It really depends on the task at hand.

By Jillian Kramer
August 26, 2019
Shanna Sullivan

If you're like most people, you may think the only real difference between steaming and ironing is the convenience of not having to break out the ironing board when you steam. However, you'd be wrong: When you iron, a plate uses heat to actually reorient the fibers of your clothes so that they cool into their new, wrinkle-less form. Steaming, on the other hand, relaxes clothing fibers; that causes wrinkles to fall out as they cool, explains Laura Johnson, consumer analyst at LG's research and development lab.

At the end of the day, which method you choose to use may come down to your own preference and the time you have available, Johnson says. "Both methods require set up and wait time," she points out. Here, she breaks down the most important differences between steaming and ironing, as well as the pros and cons of each.

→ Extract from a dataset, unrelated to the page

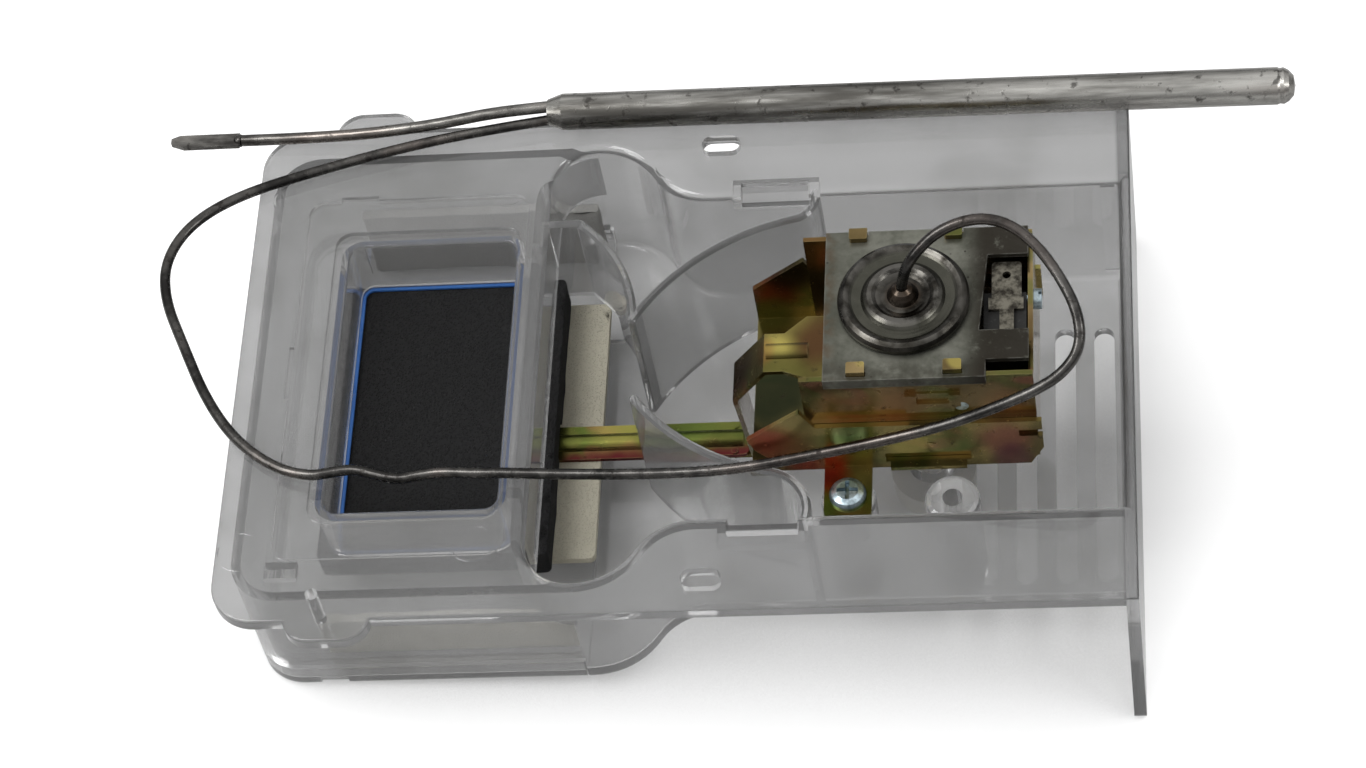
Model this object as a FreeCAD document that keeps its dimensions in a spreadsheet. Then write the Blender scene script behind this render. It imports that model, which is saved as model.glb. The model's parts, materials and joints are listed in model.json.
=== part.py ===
import FreeCAD, Part
import math
import os
import re
import Sketcher

# A capillary thermostat in its clear air-damper housing, in millimetres.
# Origin: midway between the two mounting slots, on the flange's top face.
# +X points to the deep end plate, +Y to the side where the bulb lies, +Z up, out of the open pocket.

SIZES = {
    # flange and its lugs
    "flange_left": -106.0,
    "flange_right": 92.0,
    "flange_half": 65.45,
    "flange_thick": 3.0,
    "flange_corner": 10.0,
    "lug_middle": -80.0,
    "lug_width": 19.0,
    "lug_reach": 5.05,
    "lug_corner": 6.0,
    "peg_radius": 1.4,
    "peg_height": 10.3,
    "peg_inset": 5.4,
    "slot_half_spacing": 57.45,
    "slot_length": 8.8,
    "slot_width": 4.5,
    # chamber and pocket walls
    "wall": 2.1,
    "chamber_left": -100.5,
    "chamber_half": 57.0,
    "chamber_corner": 8.0,
    "bend_start": -28.0,
    "bend_end": -2.0,
    "pocket_half": 42.2,
    "floor_depth": 38.5,
    "floor_thick": 2.3,
    "seam_depth": 31.0,
    "seam_gap": 0.2,
    "end_plate_thick": 2.7,
    "end_plate_drop": 52.0,
    "end_plate_corner": 3.0,
    "rim_round": 2.0,
    "edge_round": 0.6,
    "floor_round": 1.5,
    "groove_left": 85.2,
    "groove_right": 88.4,
    "groove_deep": 1.0,
    # mouth of the pocket and the lip under its left edge
    "mouth_left": -38.5,
    "mouth_corner": 10.0,
    "lip_thick": 3.4,
    "lip_depth": 17.0,
    "rim_notch_left": 5.0,
    "rim_notch_right": 20.3,
    "rim_notch_reach": 3.8,
    "rim_notch_depth": 4.0,
    # air duct with its stepped mouth
    "duct_left": -83.9,
    "duct_right": -45.5,
    "duct_front": -36.95,
    "duct_back": 33.95,
    "duct_wall": 1.9,
    "duct_depth": 18.4,
    "duct_corner": 3.0,
    "tray_left": -93.8,
    "tray_right": -43.0,
    "tray_front": -50.0,
    "tray_back": 45.5,
    "tray_depth": 0.9,
    "tray_notch_left": -86.6,
    "tray_notch_right": -78.0,
    "tray_notch_front": -8.0,
    "tray_notch_back": 5.5,
    "tray_notch_reach": 1.0,
    "ledge_margin": 3.2,
    "ledge_depth": 2.2,
    "window_left": -94.6,
    "window_right": -87.6,
    "window_front": -54.6,
    "window_back": -50.6,
    # curved vanes that form the neck
    "vane_thick": 2.0,
    "neck_left": -18.0,
    "neck_half": 10.0,
    "vane_start": -31.5,
    "vane_start_half": 37.0,
    "vane_tail": -40.0,
    "vane_bulge_left": -24.5,
    "vane_bulge_left_half": 29.5,
    "vane_bulge_right": -6.5,
    "vane_bulge_right_half": 24.0,
    "vane_curl": 18.0,
    "vane_curl_half": 36.0,
    "vane_end": 21.8,
    "front_tip": -16.6,
    "front_tip_half": 11.0,
    "front_bulge": -4.8,
    "front_bulge_half": 22.8,
    "front_curl": 14.0,
    "front_curl_half": 31.0,
    # floor vents, screw bosses and the ring on the floor
    "vent_first": 58.1,
    "vent_pitch": 8.83,
    "vent_count": 4,
    "vent_width": 4.6,
    "vent_back": 27.85,
    "vent_front": -39.0,
    "boss_radius": 6.0,
    "screw_x": 30.4,
    "screw_y": -34.9,
    "spare_boss_x": 52.7,
    "spare_boss_y": -35.6,
    "spare_hole_radius": 2.2,
    "boss_hole_depth": 12.0,
    "ring_x": 57.6,
    "ring_y": 27.0,
    "ring_radius": 12.6,
    "ring_wide": 1.2,
    "ring_high": 1.2,
    # bottom cover of the damper chamber
    "cover_floor": 2.0,
    "cover_right": -29.2,
    "cover_lip_high": 2.6,
    "cover_lip_thick": 1.4,
    "cover_lip_gap": 0.15,
    "cover_notch_left": -89.0,
    "cover_notch_right": -82.5,
    "cover_notch_high": 2.7,
    "cover_notch_deep": 1.4,
    # foam strips and the seal at the duct's lower end
    "strip_left": -86.0,
    "strip_right": -30.2,
    "strip_top": -17.4,
    "strip_gap": 0.1,
    "strip_thick": 2.8,
    "seal_inset": 0.7,
    "seal_thick": 0.5,
    # damper flap
    "pad_left": -88.4,
    "pad_right": -36.8,
    "pad_front": -38.9,
    "pad_back": 35.3,
    "pad_top": -19.2,
    "pad_corner": 1.5,
    "board_right": -27.8,
    "board_front": -34.6,
    "board_back": 34.1,
    "board_thick": 2.0,
    "board_swing": 2.3,
    "board_headroom": 0.7,
    "arm_top": -27.0,
    "arm_thick": 1.0,
    "arm_middle": -4.8,
    "arm_width": 8.8,
    "arm_left": -85.5,
    "arm_right": 5.9,
    "ridge_radius": 2.4,
    "ridge_high": 1.6,
    "ridge_end": 4.4,
    "groove_clear": 0.3,
    "seat_gap": 0.1,
    # main lever and its pin
    "pin_x": 56.0,
    "pin_z": 13.5,
    "pin_radius": 1.5,
    "pin_hole_clear": 0.05,
    "lever_thick": 1.1,
    "lever_top": 17.6,
    "slope_right": 14.0,
    "slope_side_front": -17.6,
    "slope_side_back": -7.8,
    "flare_left": 18.3,
    "flare_right": 23.0,
    "plate_side_front": -19.4,
    "plate_side_back": -3.6,
    "web_left": 6.3,
    "web_top": 6.8,
    "foot_left": -1.4,
    "ear_left": 52.5,
    "ear_right": 59.0,
    "lever_ridge_left": 14.5,
    "lever_ridge_right": 23.5,
    "lever_ridge_y": -12.4,
    "lever_ridge_radius": 2.0,
    "rivet_radius": 0.6,
    "rivet_head": 0.8,
    "rivet_head_high": 0.3,
    "rivet_offset": 3.4,
    # outer bracket
    "sheet": 1.1,
    "bracket_bottom": -6.0,
    "bracket_left": 8.5,
    "bracket_right": 72.6,
    "bracket_front": -27.4,
    "bracket_back": 13.2,
    "bracket_top": 10.0,
    "bracket_peak": 16.0,
    "bracket_peak_x": 21.5,
    "bracket_cut": 9.0,
    "bracket_cut_high": 8.0,
    "bracket_clip": 3.0,
    "bracket_clip_high": 6.0,
    "bracket_slope_top": 6.0,
    "tab_width": 10.3,
    "tab_reach": 5.6,
    "bracket_window_left": 38.6,
    "bracket_window_right": 57.0,
    # inner frame
    "frame_left": 22.5,
    "frame_right": 71.6,
    "frame_gap": 0.1,
    "frame_top": 24.8,
    "frame_step": 0.9,
    "crimp_left": 34.6,
    "crimp_right": 54.9,
    "crimp_width": 3.9,
    "crimp_high": 1.5,
    "catch_left": 44.3,
    "catch_right": 56.0,
    "catch_low": 13.2,
    "catch_high": 19.2,
    # cover plate
    "plate_left": 27.6,
    "plate_right": 70.8,
    "plate_front": -26.3,
    "plate_back": 12.1,
    "plate_thick": 1.2,
    "plate_lip": 1.6,
    "plate_lip_thick": 0.7,
    "plate_step_x": 61.8,
    "plate_step_y": -22.0,
    "plate_window_left": 60.4,
    "plate_window_front": -14.5,
    "plate_window_back": 4.8,
    # diaphragm capsule
    "capsule_x": 44.5,
    "capsule_y": -6.5,
    "capsule_radius": 14.0,
    "capsule_high": 2.9,
    "capsule_inner": 11.6,
    "disc_thick": 0.3,
    "boss_top": 4.2,
    "push_pin_radius": 2.4,
    "push_plate_radius": 6.0,
    "push_plate_thick": 0.6,
    "push_gap": 0.25,
    # terminals and contacts
    "base_left": 61.2,
    "base_right": 70.2,
    "base_front": -14.2,
    "base_back": 10.4,
    "base_step": -3.0,
    "base_top": 22.8,
    "base_low_top": 7.8,
    "tag_width": 6.3,
    "tag_middle": 66.1,
    "tag_thick": 0.8,
    "tag_tip": 4.4,
    "tag_shoulder": -5.2,
    "tag_tail": -13.2,
    "tag_tail_width": 3.0,
    "tag_hole_radius": 0.9,
    "tag_hole_inset": 3.4,
    "tag_low": 8.0,
    "blade_left": 42.0,
    "blade_z": 8.0,
    "blade_thick": 0.4,
    "blade_middle": 6.6,
    "blade_width": 5.0,
    "contact_radius": 1.6,
    "contact_high": 0.7,
    "contact_gap": 1.0,
    # range spring, cam, spindle and knob
    "spring_x": 30.0,
    "spring_y": -11.5,
    "spring_radius": 4.0,
    "spring_wire": 0.55,
    "spring_pitch": 2.6,
    "spindle_x": 46.0,
    "spindle_y": -7.0,
    "spindle_radius": 3.0,
    "spindle_clear": 0.08,
    "cam_radius": 8.0,
    "cam_offset": 1.6,
    "cam_high": 5.0,
    "knob_radius": 9.5,
    "knob_high": 8.0,
    "knob_gap": 0.5,
    "spindle_end_gap": 1.0,
    # small screws
    "screw_head_radius": 4.0,
    "screw_head_high": 2.4,
    "screw_shank_radius": 1.7,
    "screw_length": 10.0,
    "trim_y": -1.5,
    "trim_z": 18.0,
    "trim_radius": 1.3,
    "trim_head": 2.2,
    "trim_head_thick": 1.6,
    # capillary and bulb
    "tube_radius": 1.2,
    "bulb_radius": 4.2,
    "bulb_length": 168.6,
    "bulb_left": -39.4,
    "bulb_left_y": 65.1,
    "bulb_right_y": 63.6,
    "bulb_z": 4.35,
    "bulb_neck_radius": 3.0,
    "bulb_taper": 3.4,
    "bulb_cap": 4.0,
    "stub_radius": 1.35,
    "stub_flat_left": -127.8,
    "stub_flat_right": -111.7,
    "stub_flat_width": 3.4,
    "stub_flat_thick": 1.3,
}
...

Related: Five Stylist Reveal Their Steamer Tips

Steaming Is the Safer Option

"Steaming is generally the safest method" for clothing, says Johnson, because "there's no chance of burning, accidentally applying creases in the wrong places, or producing a 'shine' to the fabric." And steaming can be used on most materials, including delicate silks, crushed velvet, and even thick, hairy, woven wool, she says. In fact, steaming is the best method for refreshing these delicate fabrics as they should never be ironed, Johnson cautions, because there's a high probability that an iron will damage the material or put that odd "shine" onto them.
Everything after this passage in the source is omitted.